On October 7, 2009, WDRE was sold to JVC Media LLC by the Morey Organization. The station adopted the WPTY call sign shortly afterward on October 28, 2009. On October 30, 2009, it was revealed that JVC took over the audio programming lease of low power TV channel 6, WNYZ-LP, after Mega Media's contract with WNYZ owner Island Broadcasting was terminated due to financial differences between Mega and WNYZ. This resulted in the end of WNYZ's dance music format. WPTY began simulcasting the 105.3 signal over WNYZ-LP TV channel 6 and its 87.7 FM audio frequency on November 2, 2009, and adopted the new slogan "Party FM - Your Party Music Leader. "Five years after dance music fans had campaigned for the relaying of Party 105 for New York City via the 92.7 frequency, the simulcast of the station finally became a reality, albeit on a different frequency. On January 21, 2010, JVC terminated the WNYZ-LP simulcast arrangement due to the fact that JVC media was negotiating a purchase of two new FM signals in the market and the LMA with WNYZ would place the group above the FCC ownership limits. On March 25, 2011, the 101.5 signal was dropped in Nassau and was replaced by a broadcast signal owned by WLTW.

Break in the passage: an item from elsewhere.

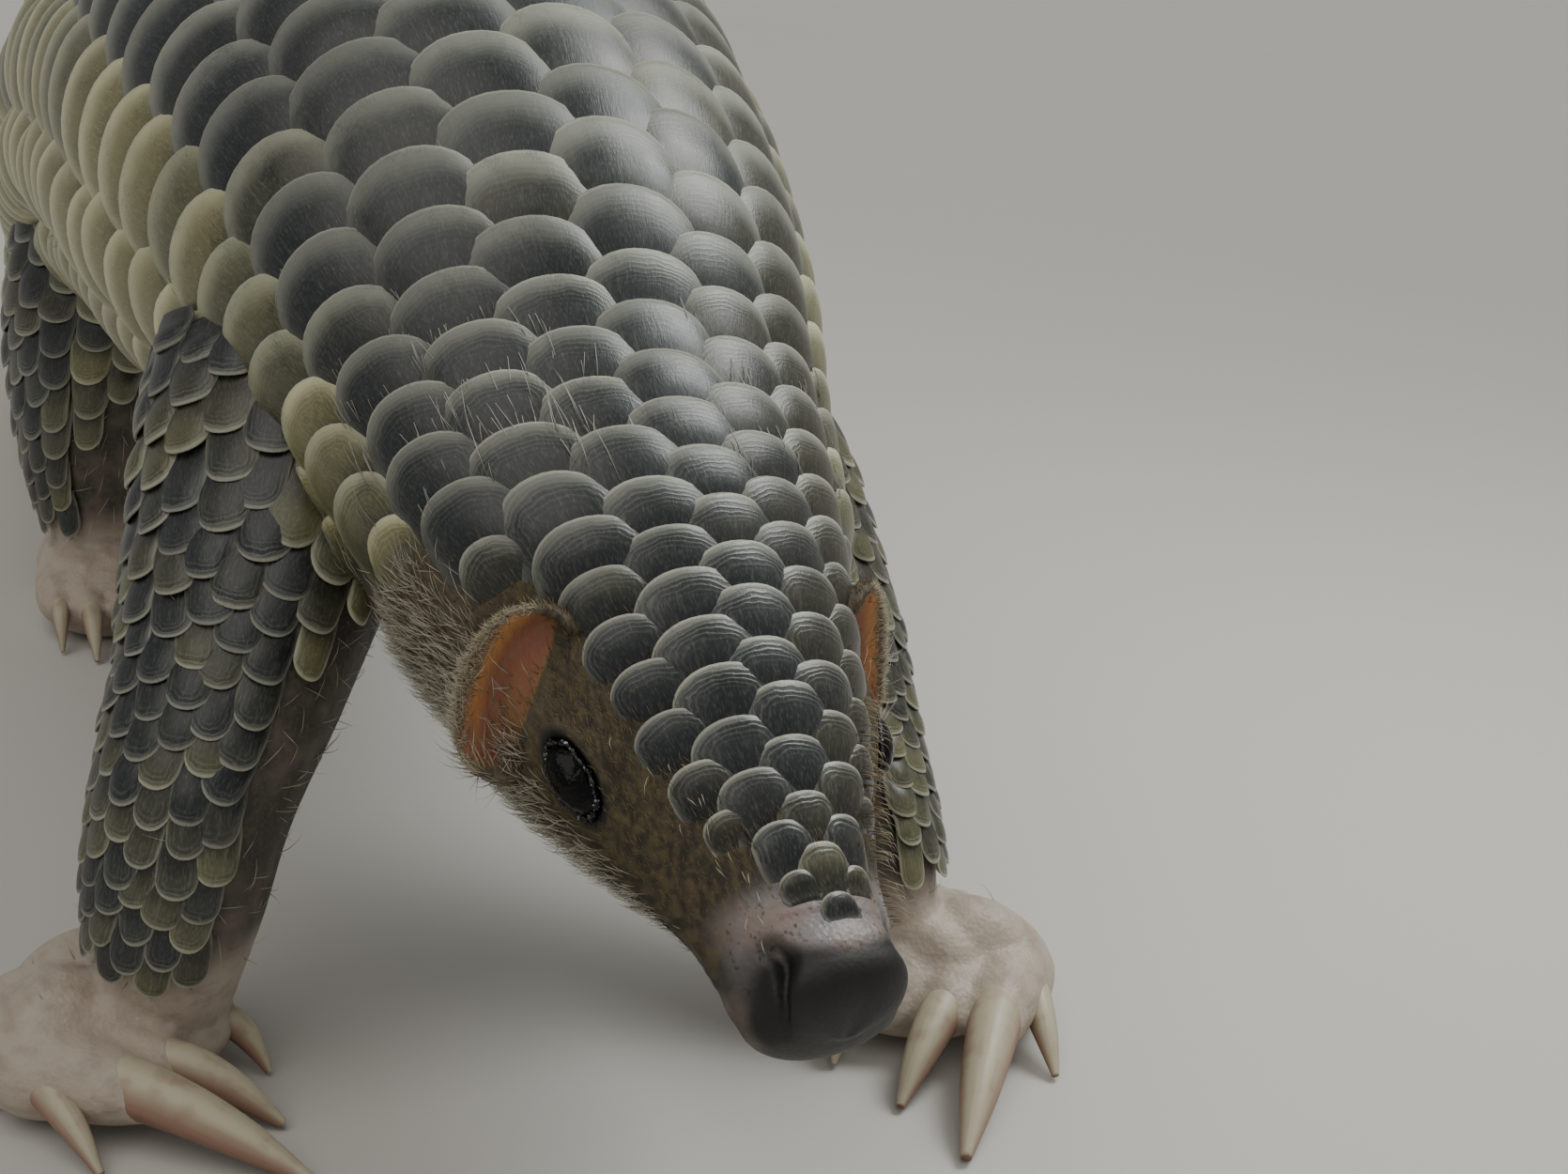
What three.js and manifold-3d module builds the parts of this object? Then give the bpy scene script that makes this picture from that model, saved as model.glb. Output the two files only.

On October 18, 2011, WPTY changed their format to gold based rhythmic adult contemporary, reverting to the "Party 105.3" branding. However, after nearly seven months into the format WPTY began returning to a Dance Top 40 direction (moving away from freestyle music) in late April 2012 with less Rhythmic and Dance gold and recurrents. In October 2013, DJs Goumba Johnny and DJ Miss Stacy both left the station.

=== WPTY-HD2 ===
In November 2016, JVC Broadcasting launched "Oldies 98.1" on the station's HD2 feed, with W251BY (98.1) launching as the station's analog translator and namesake. This move returned oldies and pop-based classic hits to central Suffolk County after WBZO 103.1 shifted to a more rock-oriented classic hits format during 2014 and 2015.

On June 21, 2022, WPTY-HD2 began a process of changing its branding from "Oldies 98.1" to "Big 98.1".